La derrota de Evo Morales en el referéndum cierra el ciclo de los caudillos que quisieron eternizarse en el poder y fueron rechazados por el pueblo. El más exitoso de los populistas del siglo XXI consultó a los bolivianos si querían una reforma de la Constitución que le permitiera presentarse como candidato en el 2019, y el pueblo le dijo no.
Diez años de victorias electorales y altas cotas de popularidad, gracias a los recursos extraordinarios de las materias primas y el gas, le hicieron soñar que era indispensable. Sus partidarios decían, igual que aquí, que no se trataba de reelección indefinida sino de ser candidato para que el pueblo decida si le elige o no le elige. Evo cayó en la misma tentación de Cristina Fernández de Kirchner, Rafael Correa, Daniel Ortega, Hugo Chávez; la tentación de creerse únicos e indispensables, necesarios y predestinados.
Se confundieron a sí mismos con sus países y se creyeron dueños de los pueblos que los eligieron. Olvidaron que solo fueron designados para administrar, temporalmente, una parte del Estado, ni siquiera todo el Estado, y en esa confusión se destruyeron a sí mismos y destruyeron a sus herederos.
Chávez se creyó la reencarnación de Bolívar y el inventor de un nuevo modelo económico y político, cuando se enfrentó con la muerte designó a Nicolás Maduro como su heredero, pero como el sustituto no era Chávez, fracasó; no pudo llenar los zapatos de su mentor.
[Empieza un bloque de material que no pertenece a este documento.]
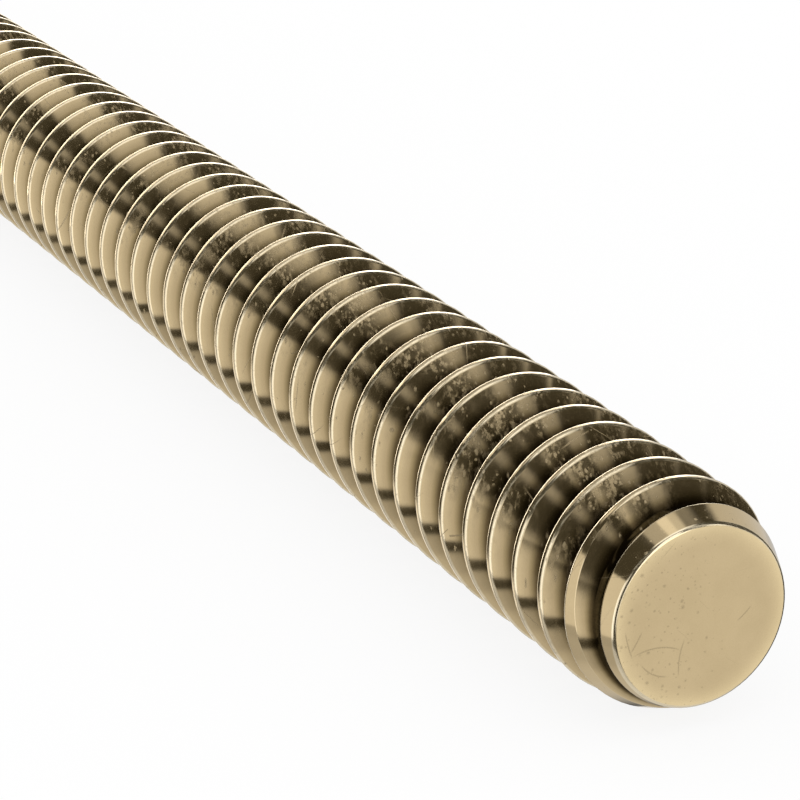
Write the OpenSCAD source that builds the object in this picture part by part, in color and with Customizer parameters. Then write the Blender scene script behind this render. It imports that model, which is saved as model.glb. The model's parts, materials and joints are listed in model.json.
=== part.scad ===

Cristina Kirchner creyó que la “década ganada” le autorizaba a designar heredero, pero Daniel Scioli no era Cristina y fue derrotado porque no podía ser, al mismo tiempo, igual que Cristina y diferente de Cristina.
Rafael Correa se libró de la derrota eludiendo la consulta popular y apelando a la mayoría legislativa, pero renunció a la candidatura antes de llegar a las urnas.
Correa y Morales, al mostrar el deseo de eternizarse en el poder con la reelección indefinida, se declaraban predestinados, indispensables y creaban la maldición del sustituto.
Los herederos políticos, como Maduro y Scioli, pretendieron reemplazar a los irreemplazables, repetir a los irrepetibles. Los sustitutos nacen con esa aureola indeseable de impostores, distintos, falsos; “una opción de segunda, sospechosa de marionetazgo”, dice Martín Caparrós.
Los caudillos del siglo XXI llevaban en su propio éxito el germen del fracaso. Su carisma, su capacidad de sintonizar con el pueblo, la suerte de gobernar en tiempos de abundancia, la crisis política precedente, no se repetirán; en consecuencia, la sustitución es imposible.
Al considerarse indispensables, anulan a los lugartenientes que soñaron o sueñan en continuar o repetir la historia. No son iguales ni son iguales las circunstancias; la maldición del sustituto está en que la historia se repite dos veces, primero como tragedia y después como comedia.